• PROBLEM DESCRIPTION
Print out every line, exactly as written.

-------------------------

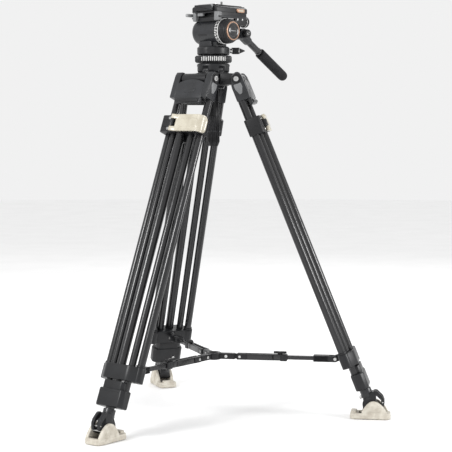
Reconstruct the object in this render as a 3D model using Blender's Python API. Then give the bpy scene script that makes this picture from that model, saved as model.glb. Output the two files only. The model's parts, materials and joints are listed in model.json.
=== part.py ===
"""Fluid-head video tripod: tandem-tube legs on a mid-level spreader, head with sliding plate.

Sizes are in millimetres. MM turns them into metres when a mesh is finished.
The stand's axis is the Z axis of the empty "stand"; the soles of the boots lie at Z = 0.
Each leg is modelled once in its own frame: X outwards, Y across, Z up along the leg,
with the origin on the hip pin. The head is modelled in a frame turned with the pan joint:
X along the tilt axis, Y backwards.
"""

from math import cos, pi, radians, sin

import bmesh
import bpy
from mathutils import Matrix, Vector

MM = 0.001

# Clearances.
GAP = 0.3            # between pieces that are fixed to each other
SLIDE = 0.4          # radial, between pieces that slide or turn on each other
TUBE_SIDES = 16
ROUND_SIDES = 28
SMOOTH_ANGLE = radians(32)

# Stand as a whole.
HIP_HEIGHT = 771.0
HIP_RADIUS = 60.0
LEG_SPLAY = 22.0
LEGS = {"front": 231.0, "right": 351.0, "rear": 111.0}

# Leg tubes: offset outwards, offset across, radius.
OUTER_TUBE_V, OUTER_TUBE_U, OUTER_TUBE_R = -8.0, 45.0, 8.5
MIDDLE_TUBE_V, MIDDLE_TUBE_U, MIDDLE_TUBE_R = -1.0, 25.5, 8.0
LOWER_TUBE_V, LOWER_TUBE_R = 5.0, 10.0
SPIGOT_R = 6.5
SPIGOT_LENGTH = 24.0

# Blocks on the leg: walls round the tubes give their half width and their inner and outer faces.
BLOCK_SIDE_WALL = 4.0
BLOCK_INNER_WALL = 3.5
BLOCK_OUTER_WALL = 2.0
BLOCK_HALF = OUTER_TUBE_U + OUTER_TUBE_R + BLOCK_SIDE_WALL
BLOCK_INNER = OUTER_TUBE_V - OUTER_TUBE_R - BLOCK_INNER_WALL
BLOCK_OUTER = LOWER_TUBE_V + LOWER_TUBE_R + BLOCK_OUTER_WALL
BRACKET_INNER = BLOCK_INNER + 3.0
BRACKET_CHAMFER = 6.0
BRACKET_BEVEL = 20.0
SLIDER_CHAMFER = 5.0
CLAMP_HALF = 38.0
CLAMP_NECK_HALF = 30.0
CLAMP_CORNER = 7.0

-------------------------

• RESPONSE
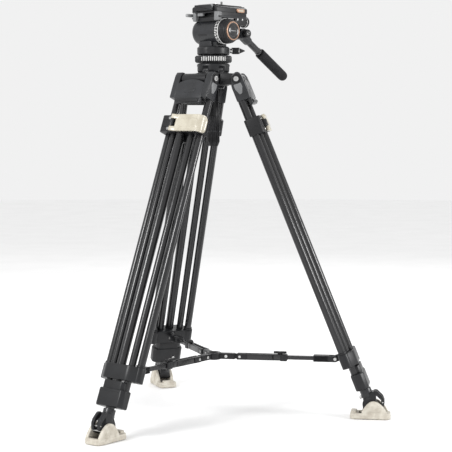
Reconstruct the object in this render as a 3D model using Blender's Python API. Then give the bpy scene script that makes this picture from that model, saved as model.glb. Output the two files only. The model's parts, materials and joints are listed in model.json.
=== part.py ===
"""Fluid-head video tripod: tandem-tube legs on a mid-level spreader, head with sliding plate.

Sizes are in millimetres. MM turns them into metres when a mesh is finished.
The stand's axis is the Z axis of the empty "stand"; the soles of the boots lie at Z = 0.
Each leg is modelled once in its own frame: X outwards, Y across, Z up along the leg,
with the origin on the hip pin. The head is modelled in a frame turned with the pan joint:
X along the tilt axis, Y backwards.
"""

from math import cos, pi, radians, sin

import bmesh
import bpy
from mathutils import Matrix, Vector

MM = 0.001

# Clearances.
GAP = 0.3            # between pieces that are fixed to each other
SLIDE = 0.4          # radial, between pieces that slide or turn on each other
TUBE_SIDES = 16
ROUND_SIDES = 28
SMOOTH_ANGLE = radians(32)

# Stand as a whole.
HIP_HEIGHT = 771.0
HIP_RADIUS = 60.0
LEG_SPLAY = 22.0
LEGS = {"front": 231.0, "right": 351.0, "rear": 111.0}

# Leg tubes: offset outwards, offset across, radius.
OUTER_TUBE_V, OUTER_TUBE_U, OUTER_TUBE_R = -8.0, 45.0, 8.5
MIDDLE_TUBE_V, MIDDLE_TUBE_U, MIDDLE_TUBE_R = -1.0, 25.5, 8.0
LOWER_TUBE_V, LOWER_TUBE_R = 5.0, 10.0
SPIGOT_R = 6.5
SPIGOT_LENGTH = 24.0

# Blocks on the leg: walls round the tubes give their half width and their inner and outer faces.
BLOCK_SIDE_WALL = 4.0
BLOCK_INNER_WALL = 3.5
BLOCK_OUTER_WALL = 2.0
BLOCK_HALF = OUTER_TUBE_U + OUTER_TUBE_R + BLOCK_SIDE_WALL
BLOCK_INNER = OUTER_TUBE_V - OUTER_TUBE_R - BLOCK_INNER_WALL
BLOCK_OUTER = LOWER_TUBE_V + LOWER_TUBE_R + BLOCK_OUTER_WALL
BRACKET_INNER = BLOCK_INNER + 3.0
BRACKET_CHAMFER = 6.0
BRACKET_BEVEL = 20.0
SLIDER_CHAMFER = 5.0
CLAMP_HALF = 38.0
CLAMP_NECK_HALF = 30.0
CLAMP_CORNER = 7.0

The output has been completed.